Still, anything's possible- it doesn't have to be absolutely 100% historically normal, because crazy things can always happen. You'd just have to have the character really passionate about helping the boys on the Western Front- enough to leave behind those children and lie to the nursing people.

AXJ
February 8th, 2008, 11:30 PM
But married women with children? All the nurses I can find are single women, the only married nurse I can find isEvelina Haverfield (http://www.spartacus.schoolnet.co.uk/Whaverfield.htm), but she formed her own organisation, which is slightly different.

War nurses have never been easy to find. If she had the training and the inclination, I seriously doubt that would have turned her away. The army isn't high society; even the British army was governed by military needs first, and stiff victorian propriety a distant second, per everything I've read about that period.

Tundra
February 9th, 2008, 12:25 AM
Yeah. But she would have faced huge amounts of social stigma, even though she was doing war work. Leaving your children and home responsibilities?

AXJ
February 9th, 2008, 12:45 AM
I really doubt she'd get much grief at the front, except perhaps by a few particularly stiff-necked individuals here and there. That's one of the weird things about war - it erases a lot of the normal social rules and boundaries, while you're there. But you're right, she'd definately probably face some harsh disapproval once she gets home.

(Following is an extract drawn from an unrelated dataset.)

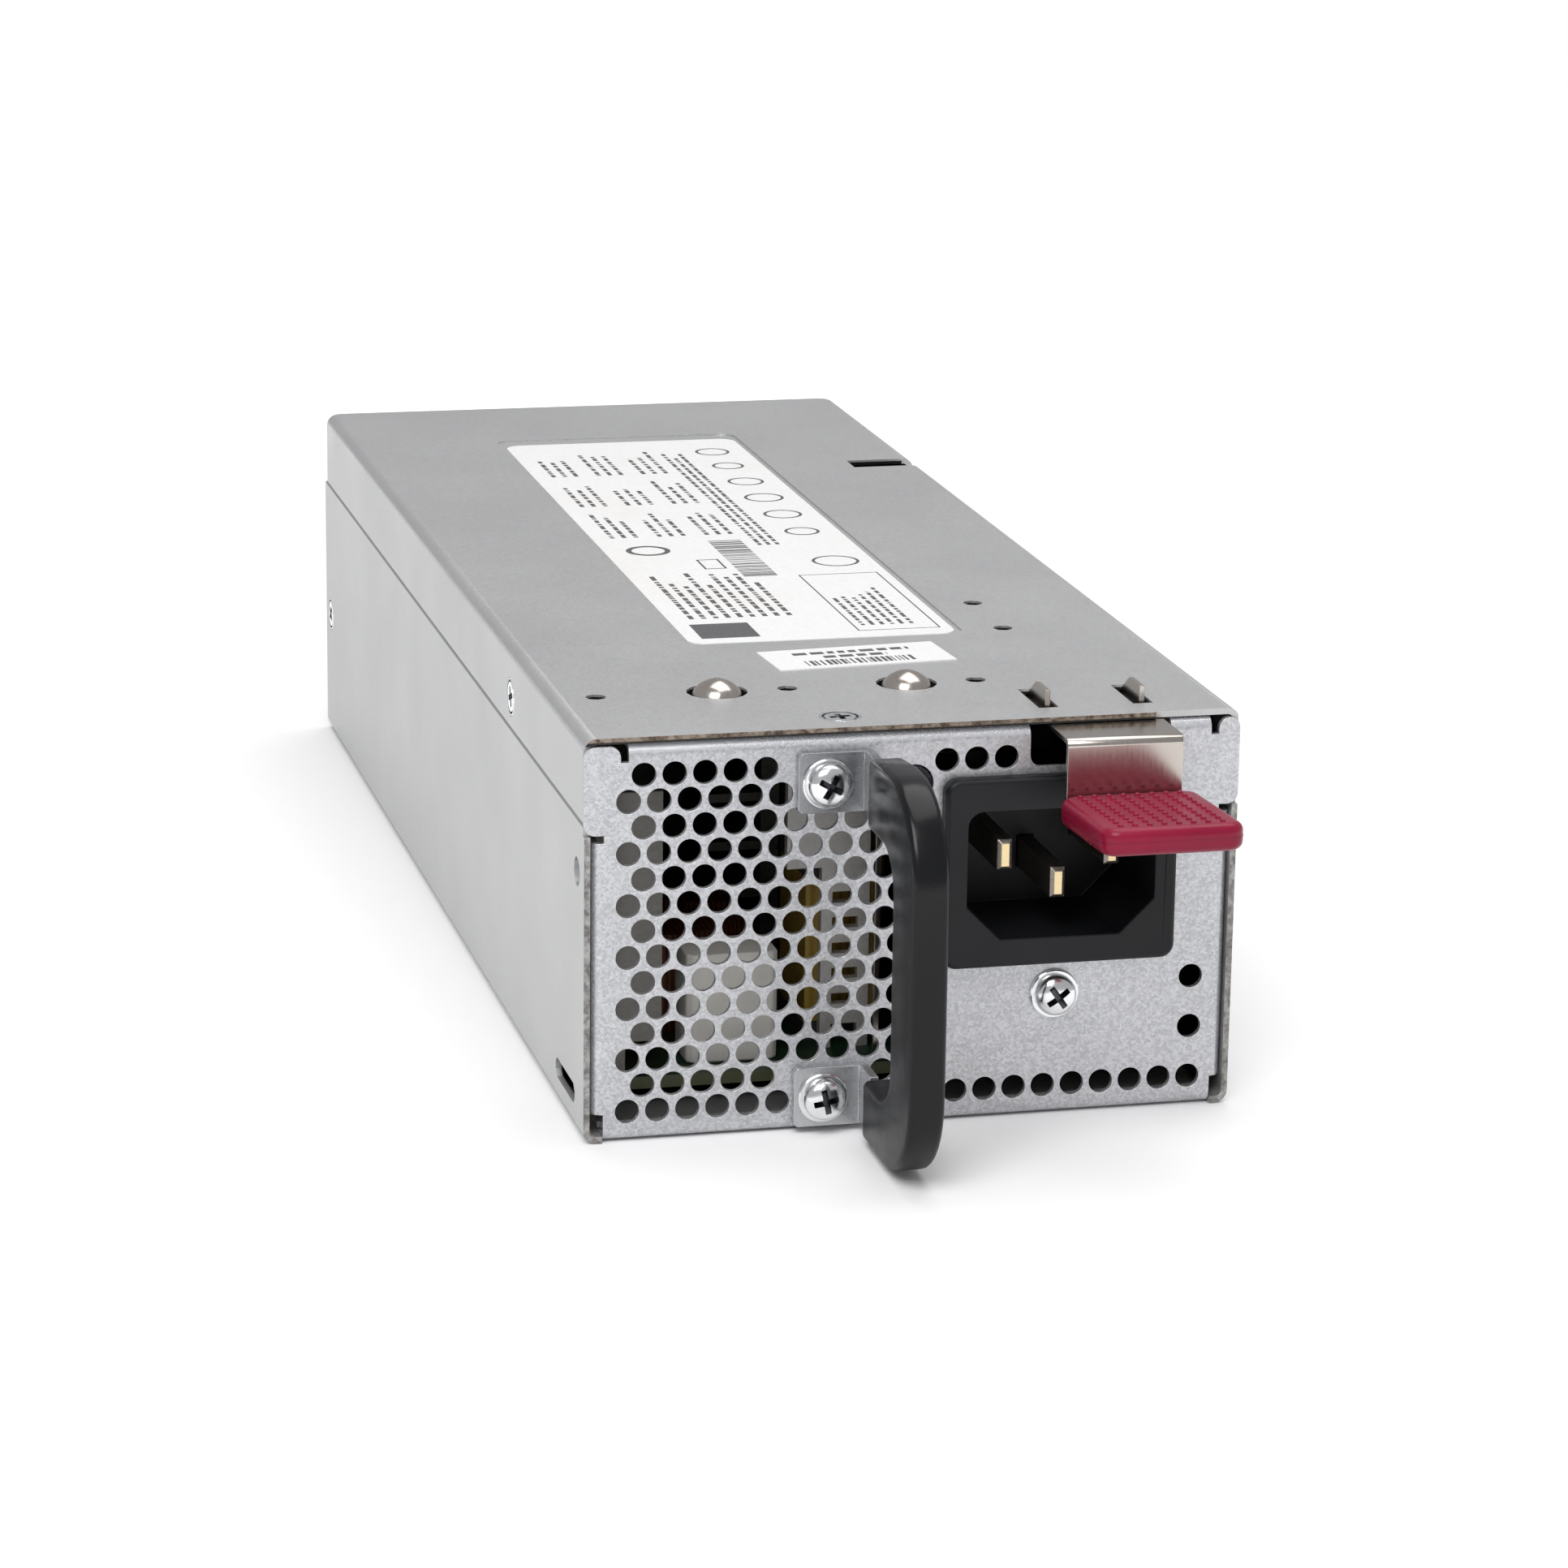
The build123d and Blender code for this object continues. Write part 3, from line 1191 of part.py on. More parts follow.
def output_capacitors():
    return [
        can_capacitor(OUTPUT_RADIUS, OUTPUT_HEIGHT, OUTPUT_FLAT_COUNT, OUTPUT_X1 - column * OUTPUT_PITCH, y)
        for y in (OUTPUT_Y, OUTPUT_Y + OUTPUT_ROW_PITCH) for column in range(OUTPUT_COLUMNS)
    ]


def finned_sink(x, y0, y1):
    """Extruded heat sink: an upright plate with fins to its left."""
    plate = Pos(x - SINK_PLATE / 2, (BOARD_TOP + FIN_TOP) / 2) * Rectangle(SINK_PLATE, FIN_TOP - BOARD_TOP)
    spacing = (FIN_TOP - SINK_LOW) / FINS
    for i in range(FINS):
        z = SINK_LOW + (i + 0.5) * spacing
        plate += Pos(x - SINK_PLATE - FIN_LENGTH / 2, z) * Rectangle(FIN_LENGTH, FIN_THICKNESS)
    return along_y(plate, y0, y1)


def primary_heat_sink():
    return finned_sink(SINK_FACE_X, *PRIMARY_SINK_Y)


def secondary_heat_sink():
    return finned_sink(SINK_FACE_X, *SECONDARY_SINK_Y)


def power_transistors():
    """Flat transistors against the heat sinks, each on three legs."""
    width, depth, height = TRANSISTOR
    pieces = []
    fronts = (PRIMARY_SINK_Y[0], SECONDARY_SINK_Y[0])
    for y in [front + place for front in fronts for place in TRANSISTOR_PLACES]:
        x = SINK_FACE_X + width / 2
        body = standing(TRANSISTOR, (x, y), SINK_LOW)
        for side in (-1, 0, 1):
            leg = (TRANSISTOR_LEG, TRANSISTOR_LEG, SINK_LOW - BOARD_TOP)
            body += standing(leg, (x, y + side * TRANSISTOR_PITCH))
        pieces.append(body)
    return pieces


def transformer_core():
    """Pair of E cores: a frame with a middle leg."""
    width, depth, height = TRANSFORMER
    x, y = TRANSFORMER_AT
    face = Rectangle(width, height)
    window = Rectangle(core_window(), height - 2 * CORE_LEG)
    for side in (-1, 1):
        face -= Pos(side * (CORE_LEG + core_window() / 2), 0) * window
    return along_y(Pos(x, BOARD_TOP + height / 2) * face, y - depth / 2, y + depth / 2)


def core_window():
    return (TRANSFORMER[0] - 4 * CORE_LEG) / 2


def transformer_winding():
    """Taped winding around the middle leg, wider than the core is deep."""
    width, depth, height = TRANSFORMER
    tall = height - 2 * CORE_LEG - 2 * LAP
    base = BOARD_TOP + CORE_LEG + LAP
    outer = (2 * (CORE_LEG + core_window() - LAP), depth + 2 * WINDING_BULGE, tall)
    wound = chamfer(standing(outer, TRANSFORMER_AT, base).edges().filter_by(Axis.Z), WINDING_BULGE)
    return wound - standing((2 * (CORE_LEG + LAP), depth + 2 * LAP, tall), TRANSFORMER_AT, base)


def control_board():
    """Small upright board with the control circuits."""
    return standing(CONTROL_BOARD, CONTROL_BOARD_AT)


# Fan
def fan_origin():
    """Rear face of the fan, against the rear panel, at the axis; local Z points forward."""
    return Pos(FAN_X, LENGTH - STEP - SHEET, FAN_Z) * Rot(90, 0, 0)


def fan_frame():
    """Square flanges joined by a round duct, with the motor's seat and bearing on four struts."""
    plate = chamfer(Rectangle(FAN, FAN).vertices(), FAN_CORNER)
    for place in GridLocations(FAN_HOLE_PITCH, FAN_HOLE_PITCH, 2, 2):
        plate -= place * small_hole()
    frame = extrude(plate, FAN_FLANGE)
    frame += Pos(0, 0, FAN_DEPTH - FAN_FLANGE) * extrude(plate, FAN_FLANGE)
    frame += extrude(RegularPolygon(FAN_BORE + FAN_TUBE_WALL, BORE_FLAT_COUNT), FAN_DEPTH)
    frame -= extrude(RegularPolygon(FAN_BORE, BORE_FLAT_COUNT), FAN_DEPTH)
    seat = RegularPolygon(HUB_RADIUS, BORE_FLAT_COUNT)
    for turn in (45, 135):
        seat += Rot(0, 0, turn) * Rectangle(STRUT_WIDTH, 2 * FAN_BORE + FAN_TUBE_WALL)
    frame += extrude(seat, STATOR)
    bearing = FAN_SHAFT + BEARING_CLEARANCE + BEARING_WALL
    frame += extrude(RegularPolygon(bearing, HEAD_FLAT_COUNT), FAN_DEPTH - FAN_END_GAP - 3 * HUB_WALL)
    frame -= extrude(Circle(FAN_SHAFT + BEARING_CLEARANCE), FAN_DEPTH)
    return fan_origin() * frame


def fan_blade():
    """Pitched blade from the hub outwards, before it is trimmed to the duct."""
    section = Rot(0, 0, BLADE_ANGLE) * Rectangle(BLADE_CHORD, BLADE_THICKNESS)
    return along_x(section, HUB_RADIUS - HUB_WALL / 2, FAN_BORE + 1)


def fan_rotor():
    """Hub cup with its blades and shaft."""
    z0, z1 = STATOR + FAN_END_GAP, FAN_DEPTH - FAN_END_GAP
    cup = extrude(RegularPolygon(HUB_RADIUS, BORE_FLAT_COUNT), z1 - z0)
    cup -= extrude(RegularPolygon(HUB_RADIUS - HUB_WALL, BORE_FLAT_COUNT), z1 - z0 - HUB_WALL)
    rotor = Pos(0, 0, z0) * cup
    blade = Pos(0, 0, (z0 + z1) / 2) * fan_blade()
    reach = RegularPolygon(FAN_BORE - BLADE_CLEARANCE, BORE_FLAT_COUNT, major_radius=False)
    core = RegularPolygon(HUB_RADIUS - HUB_WALL / 2, BORE_FLAT_COUNT)
    swept = Pos(0, 0, z0) * extrude(reach - core, z1 - z0)
    for i in range(BLADES):
        rotor += Rot(0, 0, i * 360 / BLADES) * blade & swept
    rotor += Pos(0, 0, 1) * extrude(Circle(FAN_SHAFT), z1 - 1)
    return fan_origin() * rotor


def fan_screws():
    """Screws from the rear through the rear panel into the fan."""
    rear = Pos(FAN_X, LENGTH - STEP, FAN_Z) * Rot(-90, 0, 0)
    places = GridLocations(FAN_HOLE_PITCH, FAN_HOLE_PITCH, 2, 2)
    return [rear * place * pan_screw(SCREW_LENGTH) for place in places]


PARTS = [
    chassis_tray, top_cover, front_panel, rear_panel, cover_screws, rear_screws, rating_label, asset_label,
    ac_inlet, inlet_pins, inlet_ground_screw, ground_washer,
    handle, handle_bracket_lower, handle_bracket_upper, handle_screws, handle_washers,
    latch_arm, latch_anchor, latch_grip, contact_strip, contact_spring_left, contact_spring_right,
    status_led, led_leads,
    main_board, board_standoffs, board_screws, insulator_sheet, edge_contacts,
    filter_capacitor, filter_heat_sink, slotted_heat_sink, filter_choke_core, filter_choke_winding,
    line_choke_core, line_choke_winding, boost_choke_core, boost_choke_winding, bulk_capacitors,
    primary_heat_sink, power_transistors, transformer_core, transformer_winding, secondary_heat_sink,
    output_capacitors, output_choke_core, output_choke_winding, control_board,
    fan_frame, fan_rotor, fan_screws,
]

os.makedirs("parts", exist_ok=True)
for build in PARTS:
    made = build()
    pieces = made if isinstance(made, list) else [made]
    moved = [Pos(0, -LENGTH / 2, 0) * piece for piece in pieces]
    shape = moved[0] if len(moved) == 1 else Compound(children=[s for piece in moved for s in piece.solids()])
    export_step(shape, f"parts/{build.__name__}.step")
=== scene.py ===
"""Looks of the hot swap server power supply: materials, light, camera and the finely shaped pieces.

Lengths in the shapes below are millimetres in the drawn frame: X to the right, Y from the front panel
to the rear and Z up. place() turns them into the metres of the shared frame.
"""

import json
import math
import random

import bmesh
import bpy
import numpy as np
from mathutils import Matrix, Vector
from mathutils.geometry import delaunay_2d_cdt

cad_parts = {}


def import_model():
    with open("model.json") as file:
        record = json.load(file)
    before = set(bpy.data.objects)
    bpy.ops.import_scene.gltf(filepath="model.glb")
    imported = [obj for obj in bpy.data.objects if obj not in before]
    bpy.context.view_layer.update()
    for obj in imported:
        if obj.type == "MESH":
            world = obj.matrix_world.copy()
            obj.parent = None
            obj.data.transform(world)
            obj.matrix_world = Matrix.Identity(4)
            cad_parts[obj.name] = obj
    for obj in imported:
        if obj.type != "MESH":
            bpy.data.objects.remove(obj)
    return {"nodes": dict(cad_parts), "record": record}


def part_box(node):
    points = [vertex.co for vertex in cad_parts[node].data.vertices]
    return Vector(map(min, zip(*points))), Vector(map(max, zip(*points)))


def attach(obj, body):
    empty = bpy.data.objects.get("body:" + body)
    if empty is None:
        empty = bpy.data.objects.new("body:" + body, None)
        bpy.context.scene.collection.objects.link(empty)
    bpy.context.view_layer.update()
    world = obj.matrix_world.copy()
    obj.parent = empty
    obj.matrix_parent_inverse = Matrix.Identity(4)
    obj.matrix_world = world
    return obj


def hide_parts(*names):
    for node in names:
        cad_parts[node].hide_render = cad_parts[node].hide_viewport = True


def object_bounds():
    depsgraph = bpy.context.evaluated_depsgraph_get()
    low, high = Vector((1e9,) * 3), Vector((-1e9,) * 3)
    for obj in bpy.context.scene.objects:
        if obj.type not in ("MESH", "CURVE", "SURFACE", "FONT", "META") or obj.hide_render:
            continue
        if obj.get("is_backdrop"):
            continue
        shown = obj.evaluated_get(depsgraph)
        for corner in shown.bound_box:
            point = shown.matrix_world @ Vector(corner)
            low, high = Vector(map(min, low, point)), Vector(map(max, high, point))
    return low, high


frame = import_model()
box_at_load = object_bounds()

MM = 0.001
FRONT = -106.25  # the front panel's outer face along Y in the shared frame

# Case: sheet, bends, heights and half widths
SHEET = 0.8
BEND = 1.6
BEND_STEPS = 6
COVER_TOP = 52.2
COVER_UNDERSIDE = 51.3
CASE_HALF = 42.2
PLATE_HALF = 39.7
FOLD_DEPTH = 9.0
CORNER_HEIGHT = 3.6
SIDE_FOLD_TOP = 38.8
EAR_BOTTOM = 39.8
EAR_TOP = 51.1
EAR_RADIUS = 1.4
NARROW_EAR_RADIUS = 1.39  # just under half the right ear's width
EAR_LEFT = 37.6
EAR_RIGHT = 39.4
RELIEF = 1.0
RELIEF_BOTTOM = 49.0
GAP_LEFT = 14.7
GAP_RIGHT = 33.1
GAP_BOTTOM = 45.9
GAP_RADIUS = 1.5

# Edges of the cover's sheet, as depths below its top, and the rim that its holes keep clear of. Painted
# shade darkens the front edge's lower part and the hole walls below the lip.
COVER_FROM = COVER_UNDERSIDE - 0.2
CUT_DEPTH = 0.03
EDGE_SHADE_FROM = 0.58
EDGE_SHADE_TO = 0.50
LIP = 0.32
RIM = 1.8

# Perforation
PITCH = 3.86
ROW_PITCH = 3.343
HOLE_RADIUS = 1.55
HOLE_STEPS = 24
ROWS = 14
GRID_X = -36.63
GRID_Z = 3.89
GRILLE_RIGHT = 0.0
COLUMN_LEFT = 36.0
COLUMN_LOW = 9.0
COLUMN_HIGH = 18.0
BRACKET_LEFT = -16.13
BRACKET_RIGHT = -4.15
BRACKET_Z = (4.6, 45.5)
BRACKET_HALF_HEIGHT = 3.9

# Inlet and light of the front
INLET_X = 18.55
INLET_Z = 32.8
INLET_HOLE = (26.6, 20.8)
INLET_TOP = 45.1
LED = (-0.3, 44.5)
LED_RADIUS = 2.4
LED_PLAY = 0.08
LED_STEPS = 32

# Screws and washers, with the driver recess as (half span, depth) and the crown as two exponents
SHANK = 1.45
PAN_RADIUS = 2.7
PAN_HEIGHT = 1.9
PAN_LENGTH = 6.0
PAN_STEPS = 8
PAN_CROWN = (0.9, 0.62)
PAN_RECESS = (2.0, 1.4)
FLAT_TOP = ((0, 0), (2.0, 0), (2.08, -0.2), (2.26, -0.2), (2.34, 0))
FLAT_RADIUS = 2.6
FLAT_EDGE = 0.1
FLAT_HEIGHT = 0.75
FLAT_LENGTH = 2.4
FLAT_RECESS = (1.7, 0.6)
CROSS_WIDE = 0.42
CROSS_NARROW = 0.3
CROSS_TAPER = 0.4
CROSS_RISE = 0.3
WASHER_RADIUS = 3.2
WASHER = 0.6
WASHER_EDGE = 0.12
GROUND_SCREW = (18.55, 16.1)
BRACKET_SCREW_X = -11.8
BRACKET_SHEET = 1.2
COVER_SCREW = (-8.6, 5.4)
FLANGE_SCREW = (49.25, 45.4)
REAR_SCREW = (208.0, 19.9)
FAN_CENTRE = (-19.4, 27.6)
FAN_SCREW_REACH = 16.0
REAR_FACE = 211.6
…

Of course, a lot of it depends on her social class to begin with. But I guess if the eldest son is at boarding school, they're probably high enough up that it'd matter.

Tundra
February 9th, 2008, 11:04 AM
No, I mean at home, people would be like 'you want to do WHAT??'

AXJ
February 9th, 2008, 01:12 PM
Yeah, srsly. Especially if she'd been otherwise respectable.

I think that in itself could make a neat foundation for a story... sort of exploring how the artifical social rules tend to go away on the frontlines of a war, but they're still waiting for you when you get home.